DENVER - Denver City Council will consider a proposal Monday to drastically cut license fees for marijuana delivery services and extend -- forever -- a requirement that delivery company owners come from socially disadvantaged backgrounds.
The current "social equity" mandate is set to end in 2024, but the city aims to call the bluff of dispensaries waiting until then to establish their own delivery services rather than rely upon the existing businesses.
"It is easy to see that Denver preventing stores from doing their own delivery so social equity businesses have the first crack at this business type is resulting in the industry choosing profit over supporting more equitable access to the industry," Department of Excise and Licenses spokesperson Eric Escudero said.
He said only one in 20 Denver dispensaries offer delivery services.

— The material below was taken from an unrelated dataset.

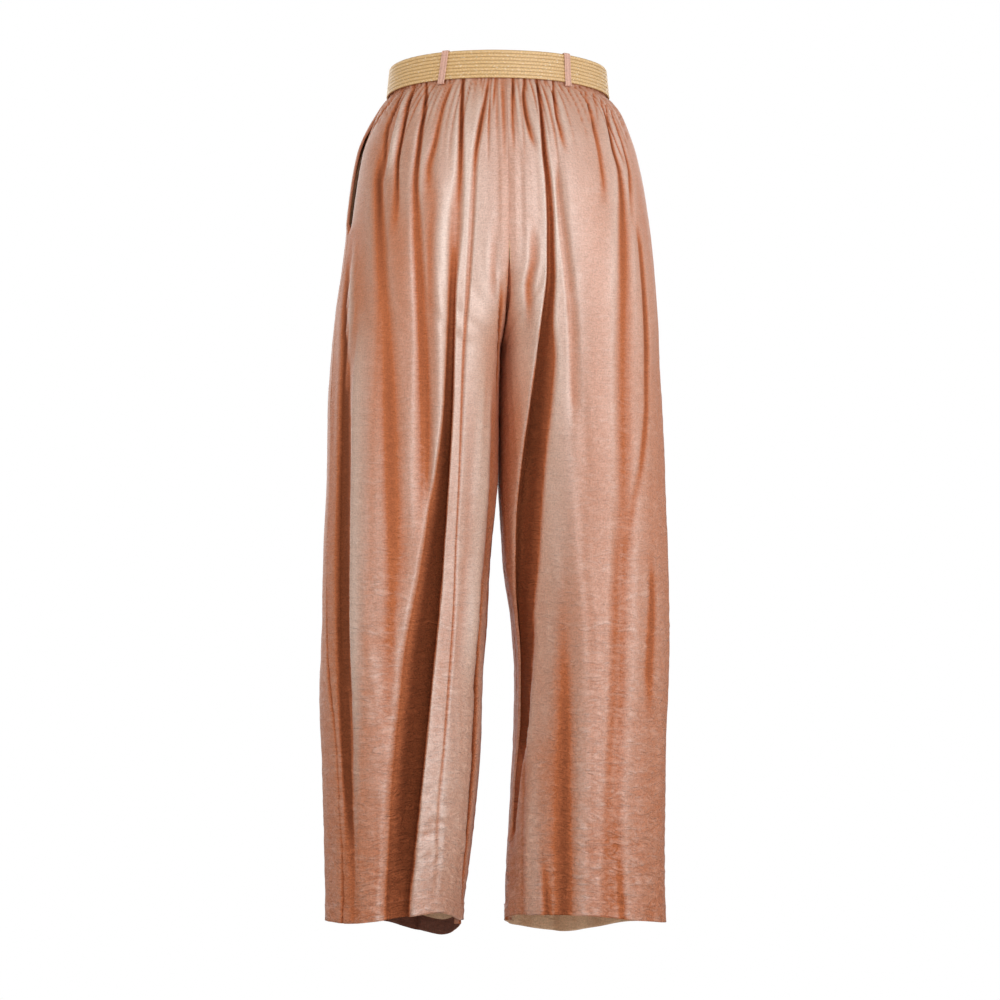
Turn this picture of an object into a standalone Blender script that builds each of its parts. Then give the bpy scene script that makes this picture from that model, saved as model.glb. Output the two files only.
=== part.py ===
"""Wide-leg pull-on trousers with a woven belt, worn, standing open and hollow.

Metres, +Z up. The front faces -Y and the wearer's left is +X. The origin is the
middle of the waistband's ring. Tables and sizes are in millimetres; MM turns
them into metres where a mesh is made.
"""

import math

import bpy

for old in list(bpy.data.objects):
    bpy.data.objects.remove(old, do_unlink=True)

MM = 0.001

# Cloth and seams
WALL = 2.0
SEAM_GAP = 0.3
LAYER_GAP = 0.6

# Waist
WAIST_HALF_WIDTH = 130.5
WAIST_HALF_BACK = 98.0
WAIST_HALF_FRONT = 99.0
WAIST_FLARE = 0.1
WAIST_TILT = math.tan(math.radians(4.0))
TILT_ENDS = 210.0
BAND_HALF_HEIGHT = 14.6
BAND_WALL = 2.0
BELT_HALF_HEIGHT = 17.0
BELT_WALL = 2.4

# Length of the panels, measured down from the waist ring's middle
PANEL_TOP = BAND_HALF_HEIGHT + SEAM_GAP
CROTCH = 325.0
HEM = 1000.0

# Horizontal sections. "side" is the outermost point of a leg, "inner" the point next
# to the other leg; "crest" is where the section reaches furthest back and forward, as
# a share of the way from inner to side; "back" and "front" are how far that is.
SECTION_COLUMNS = (
    "height", "side_left", "side_right", "inner_left", "inner_right", "crest", "back", "front",
)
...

That's compared to 80% of stores in Aurora, where the dispensaries can do their own delivery.
Denver delivery driver Michael Diaz-Rivera, owner of Better Days Delivery, said his company would likely not make it without city council intervention. He currently averages about five orders a day, but needs more than a dozen to break even.

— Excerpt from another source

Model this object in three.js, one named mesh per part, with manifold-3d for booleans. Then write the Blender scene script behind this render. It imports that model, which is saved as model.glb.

"It has been tough getting dispensaries to match with us, and we can’t do anything without dispensaries buying in," he said. "Business has been slow."
The social equity requirements mandate delivery services be owned by people who lived in disadvantaged areas, make less than 50% of the state's median income, or who have a personal or familial past marijuana charge or arrest.
Escudero argues extending that requirement forever will incentivize dispensaries to make a deal with drivers like Diaz-Rivera.
"[It] gives the market regulatory certainty so any stores holding out for the opportunity to do their own delivery in two years have no reason to hold out anymore," Escudero said.
Without the extension, Diaz-Rivera worries his burgeoning business will fold under the competition.
"That gives the bigger players a chance to just come in and do delivery without us, and just really knocks all our opportunity out of the way," he said.
If city council approves the proposal, it would also slash his costs. In the first year of his business, Diaz-Rivera said, he's spent $30,000 on licenses and permits. The proposed reduction cuts annual fees from $2,000 to $25 for delivery companies and the dispensaries with which they work.
The proposal would not reduce state licensing fees.
"Right now, looking at my numbers, it would be tough to keep going much past this year if we don’t get that help from city council," Diaz-Rivera said.